VMware Cloud Community
casgrain2
Contributor
Contributor
Jump to solution

Host dropping vmsyslog logs

Hi,

I get frequent email from a host in my cluster that goes like this:

Target: esx2014-m-2

Stateless event alarm

Alarm Definition:

([Event alarm expression: Host error] OR [Event alarm expression: Host warning])

Event details:

Issue detected on esx2014-m-2: vmsyslog logger 192.168.20.210:10514 lost 1671391 log messages

(2019-09-20T07:56:00.704Z cpu4:3545365)

And the /var/log/.vmsyslogd.err looks like this:

2019-09-20T13:23:31.763Z vmsyslog.loggers.file    : ERROR   ] Failed to spawn onrotate call

Traceback (most recent call last):

  File "/build/mts/release/bora-13635690/bora/build/esx/release/vmvisor/sys-boot/lib64/python3.5/site-packages/vmsyslog/loggers/file.py", line 379, in writeLog

  File "/build/mts/release/bora-13635690/bora/build/esx/release/vmvisor/sys-boot/lib64/python3.5/subprocess.py", line 676, in __init__

  File "/build/mts/release/bora-13635690/bora/build/esx/release/vmvisor/sys-boot/lib64/python3.5/subprocess.py", line 1228, in _execute_child

OSError: [Errno 28] No space left on device

2019-09-20T13:38:26.408Z vmsyslog.msgQueue        : ERROR   ] 192.168.20.210:10514 - lost 1671391  log messages

The port isn't standard but I have a custom firewall rule to allow outbound. Works no problem for other hosts. And the SIEM does receive some logs from this host so it seems intermittent.

Any idea how to resolve this?

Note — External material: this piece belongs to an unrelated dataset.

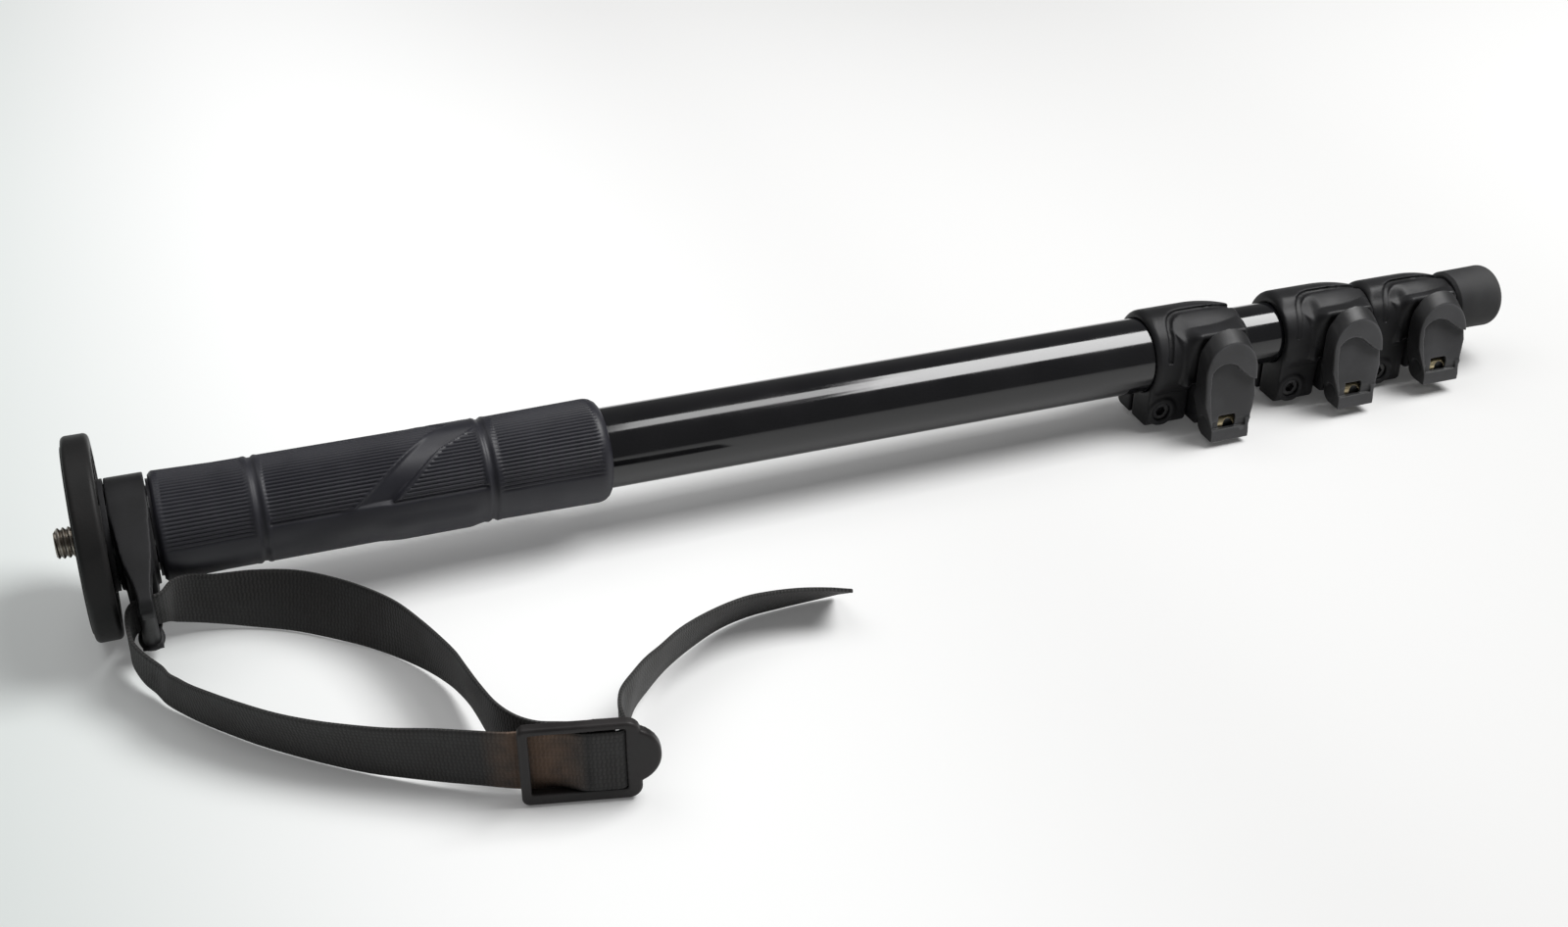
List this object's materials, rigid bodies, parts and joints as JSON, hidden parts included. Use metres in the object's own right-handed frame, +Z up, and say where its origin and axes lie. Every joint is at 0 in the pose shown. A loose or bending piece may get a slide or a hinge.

It's running 6.5 U2

Reply
0 Kudos
1 Solution

Accepted Solutions
Vijay2027
Expert
Expert
Jump to solution

This issue has been documented in 6.5U3 release notes under resolved issues section:

VMware ESXi 6.5 Update 3 Release Notes

Limitations in the network message buffer (msgBuffer) size might cause loss of log messages

The size of the network msgBuffer is 1 MB but the main msgBuffer supports up to 25 000 lines of any length, which is at least 3 MB. If the network is slow, the write thread to the network msgBuffer is faster than the reader thread. This leads to loss of log messages with an alert: lost XXXX log messages.

This issue is resolved in this release. The size of msgBuffer is increased to 3 MB.

Please mark my comment as the Correct Answer if this solution resolved your problem

View solution in original post

Reply
0 Kudos
11 Replies
NathanosBlightc
Commander
Commander
Jump to solution

Hi

First of all my friend, it mentions there is no space left on your (storage) device that is associated as the log files local repository.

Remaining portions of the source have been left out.